Many companies in the U.S. buy insurance to facilitate various forms of financing available in the market. In addition to insurance placement, IRC helps companies develop relationships with institutions that offer these specialized finance structures, which include:

  • End Customer Finance: Banks use credit insurance to provide LIBOR-based loans to foreign obligors that purchase goods from U.S. exporters. These facilities allow the exporter to be funded by the bank upon shipment, sometimes without recourse in the event of a customer default. Short-, medium-, and long-term transactions can be supported. The cost of goods, freight, insurance, and financing are typically packaged and passed to the customer. These structures increase U.S. exporter competitiveness because they can provide lower rates than the foreign buyer can obtain locally.
  • Vendor Finance: Lenders use credit insurance to provide LIBOR-based funding to foreign and domestic vendors to help buyers/importers obtain longer terms. These facilities help buyers/importers extend days payable outstanding and improve cash flow. The supplier benefits from improved cash flow, reduced borrowing costs, and receivable risk mitigation. A few banks have developed structures that use insurance the primary security and do not require the bank to take a charge of vendor’s accounts receivable with the buyer/importer. As a result, the financing can be extended to vendors all over the world, even if the bank has no presence in a particular market.

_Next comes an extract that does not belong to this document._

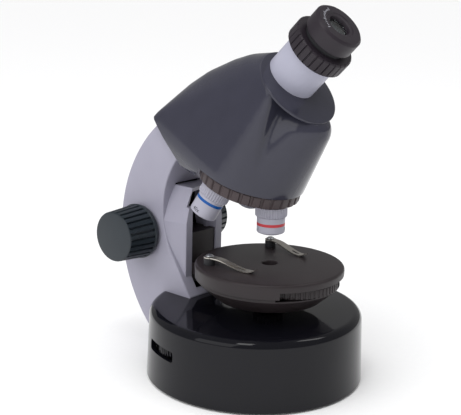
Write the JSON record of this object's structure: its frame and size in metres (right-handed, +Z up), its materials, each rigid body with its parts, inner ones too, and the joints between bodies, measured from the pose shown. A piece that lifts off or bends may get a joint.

  • Accounts Receivable Purchase Programs: By selling insured accounts receivable off the balance sheet to a bank, companies can improve return on assets, reduce days sales outstanding, and improve cash flow. These FASB compliant facilities are usually less expensive than traditional factoring products and allow the company to continue collecting directly from customers without third-party intervention.
  • Asset-Based Financing: Credit Insurance allows banks to lend against foreign accounts receivable and potentially increase advance rates. Insurance can sometimes help financial institutions justify reduced costs on existing facilities, which can in turn justify the cost of insurance.
  • Asset-Based Securitizations: Credit insurance can help displace accounts receivable concentrations to increase funding through ABS facilities. Insurance can also allow foreign or non-investment grade domestic accounts receivable to be added as eligible assets. Some insurers offer customized ABS policies with reduced conditionality and higher indemnity.